El comercio internacional es hoy solo una porción de la globalización económica. La actual globalización comenzó con el crecimiento de los intercambios de bienes, fue completada por la emergente inversión extranjera directa, a lo que se sumaron flujos de financiamiento productivo trasnacional, intercambios de servicios e intangibles y -finalmente- la confección de ecosistemas de relacionamiento integral de empresas. Esto último ha generado una interacción adicional: las telemigraciones (personas trabajando a escala global desde donde fuere).
Una consecuencia de ello es que son cada vez mayores los intercambios digitalizados de valor no computados por estadísticas (“non monetary economic digital flows”).
Desde la perspectiva productiva está teniendo lugar un fenómeno adicional. Hace unos lustros, lo que había sido mero comercio comenzó a mudarse hacia las cadenas globales de valor, pero éstas se han transformado ya en redes en las que las empresas no solo se contactan en un mero proceso de manufacturación incremental sino que se relacionan de modo sistémico, multidisciplinario, integral y permanente. Convergen en materia tecnológica, coordinan estándares de calidad, alinean su performance corporativa más allá de la calidad del producto (la “legitimidad empresaria”).
Ahora bien: hemos llegado ya a una nueva instancia. La digitalización de todo ha creado un nuevo escenario, el de la interconexión de productos.
Una tendencia en ciernes comienza a desafiar a los actores internacionalizados: el comercio suprafronterizo no solo vincula empresas, proveedores, trabajadores; sino que conecta productos.
Antes, las interconexiones se daban en el medio del proceso productivo pero ahora se dan en el final y hasta después de esos procesos. Automóviles conectados con satélites tomando y generando información, alimentos vinculados con bases de datos informando sus características, mascotas anunciando a través de tags su paradero, commodities que dejan de serlo porque -a través de blockchain- exhiben su condición cualitativa, prendas de indumentaria que detectan anomalías en la salud de sus usuarios y envían datos a un centro de control, aparatos de internet móvil (antes llamados teléfonos) informando de cada paso de nuestra vida para fines múltiples (salud, vinculación afectiva, eficiencia en la movilidad, compras, etc.). El 50% de las conexiones a internet mundiales se hace entre dispositivos sin intervención de humanos.

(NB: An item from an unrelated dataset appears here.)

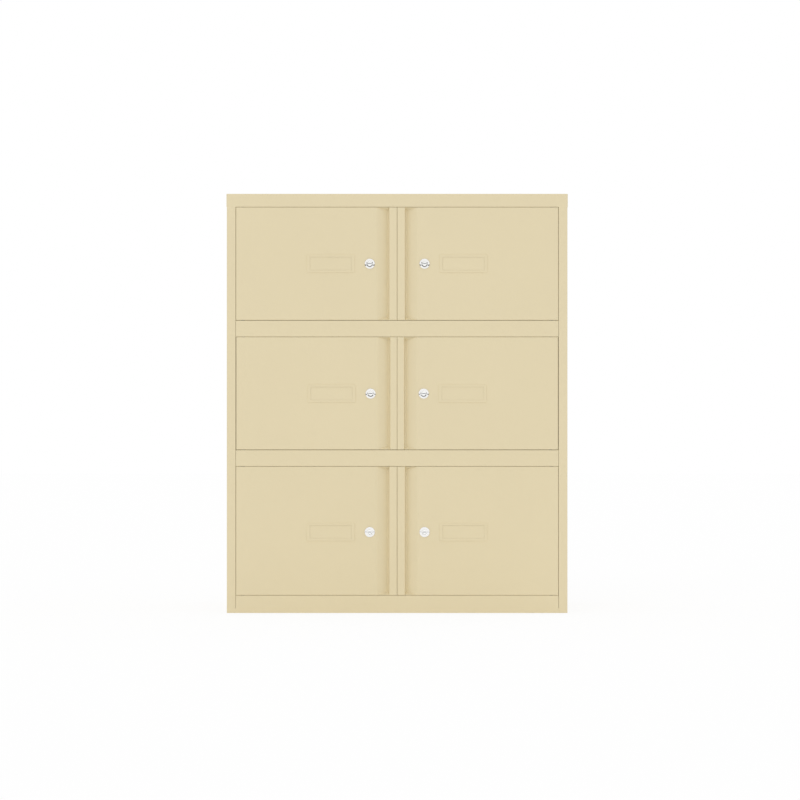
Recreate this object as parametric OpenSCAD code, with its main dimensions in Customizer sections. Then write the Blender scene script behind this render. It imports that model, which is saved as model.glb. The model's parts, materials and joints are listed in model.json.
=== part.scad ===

La “ultraconexión” internacional ya no se da solo entre manufacturadores, prestadores de servicios, inversores, trabajadores, comercializadores: ahora se produce entre los propios productos finales. Algunos llaman a esto la “nanoeconomía”.
Este fenómeno crea dos exigencias. A los participantes en las cadenas de producción, a prepararse para los requisitos relativos a aquel bien final al que se dirigen (las cadenas de valor están -por eso- más integradas: ya no son cadenas, son plataformas). Y a los países, a generar entornos macroeconómicos y regulativos apropiados para la innovación, la interacción y la inversión.
Un enorme desafío se presenta para la mejor inserción externa argentina. Ya no se tratará solo de mejorar alguna estructura de costos, facilitar cierta inteligencia comercial o acompañar empresas a otros países. La diferencia entre lo interno y lo externo es cada vez menor porque lo interno es cada vez menos interno.
La ultraconexión global es un juego que exige atributos diferentes.